In 1968, Bumpus joined the BBC as a producer in the continuing education department, making arts programmes and designing support material for schools and adults. By this time, she was a wife (marrying Bernard Bumpus, later to become head of BBC international audience research and a distinguished ceramic historian, in 1966) and mother (two daughters, Nicola and Francesca, were born in 1967 and 1968). So she was a full-time working mother at a time when it was still relatively uncommon. And what a worker! There were journeys to Spain to make programmes on Gaudi and Miro; to Argentina, with the translator Norman Thomas di Giovanni, to walk round Buenos Aires with the blind 80-year-old Borges (a wonderfully intimate portrait, this); to France for programmes on Cocteau and Le Corbusier; to Germany in search of Goethe; and to America for everything from Pioneer to Pop Art. On one of those American trips, Bumpus strapped herself and tape-recorder into David Hockney's jeep as he drove through the Santa Monica Mountains at sunset, "The Ride of the Valkyries" at full volume on the stereo, and the painter in full cry on art, life, love, and truth.

Bumpus's range was huge: from intimate portraits of Ernst Gombrich, Frank Lloyd Wright, Nikolaus Pevsner and Maggie Hambling, through series on Art and the Human Condition (with Martin Kemp), Artists and Landscapes (with Roy Strong and Frank Whitford), Master Photographers (with Colin Ford) and British Architecture (with Joe Mordaunt Crook), and on to blockbuster documentaries on Picasso (this won the Ondas Prize), Aldous Huxley (with Valentine Cunningham) and Francis Bacon (with Richard Cork).

Equally good at making fully fledged dramas, like her 1985 Sony Gold-winning production of Colin McLaren's The Amazing Adventures of Baron Munchausen, or her 1983 radio restaging of a 16th-century Spanish trial for heresy, starring Jeremy Irons, she also managed to find time for a regular series of Radio 3 visual arts programmes, Third Ear, and for her own writing. There were books on Van Gogh's flowers, and Impressionist gardens, as well as studies of Graham Clarke, Elizabeth Blackadder and Reginald Brill.
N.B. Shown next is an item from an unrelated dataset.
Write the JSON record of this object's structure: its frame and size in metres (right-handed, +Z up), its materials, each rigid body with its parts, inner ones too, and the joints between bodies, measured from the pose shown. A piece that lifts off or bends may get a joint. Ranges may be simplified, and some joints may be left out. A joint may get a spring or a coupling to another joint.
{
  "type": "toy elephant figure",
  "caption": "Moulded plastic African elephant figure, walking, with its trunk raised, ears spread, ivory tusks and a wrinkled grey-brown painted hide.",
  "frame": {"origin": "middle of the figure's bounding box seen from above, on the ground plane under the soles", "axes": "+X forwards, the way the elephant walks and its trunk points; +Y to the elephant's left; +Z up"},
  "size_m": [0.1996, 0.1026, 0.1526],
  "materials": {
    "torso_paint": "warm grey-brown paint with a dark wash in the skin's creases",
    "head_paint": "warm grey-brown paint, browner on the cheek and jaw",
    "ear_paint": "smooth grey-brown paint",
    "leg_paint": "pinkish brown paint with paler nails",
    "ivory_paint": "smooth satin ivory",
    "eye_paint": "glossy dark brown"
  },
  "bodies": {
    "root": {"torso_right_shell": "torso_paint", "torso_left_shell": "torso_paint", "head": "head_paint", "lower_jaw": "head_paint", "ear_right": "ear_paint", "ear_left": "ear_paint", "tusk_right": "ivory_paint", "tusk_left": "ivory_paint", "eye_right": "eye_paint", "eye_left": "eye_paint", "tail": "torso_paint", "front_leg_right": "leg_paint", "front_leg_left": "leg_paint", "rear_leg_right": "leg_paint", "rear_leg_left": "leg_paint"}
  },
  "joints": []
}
After her retirement from the BBC in 1996, she continued to contribute essays, catalogue notes, articles, and translations, to, among others, the Royal Academy Magazine, Arts and Artists, the Serpentine and Tate Galleries, the Dictionary of Woman Artists, the Gulbenkian Foundation and Art Quarterly. For ten years she was media correspondent for The Art Newspaper and on the advisory committee for artists' lives as part of the National Life Stories collection in the British Library's national sound archive. At the time of her death, she was writing a PhD at Birkbeck College on English landscape painting in the decade after the First World War.

Bumpus was last heard on the airwaves last September, paying tribute to a predecessor, the feature producer Leonie Cohn, in the Radio 4 obituary programme Last Word. As she described Cohn's mixture of passionate enthusiasm for the arts with her gift for getting leading artists and critics to speak, she might have been describing herself. She too belongs to that select band of arts communicators who helped shape the taste of today's art-going public and change the way the visual arts were presented and discussed on air.

Judith Harriet Bumpus, art historian and radio arts producer: born Wiltshire 3 November 1939; married Bernard Bumpus (died 2004, 2 daughters); died 2 March 2010.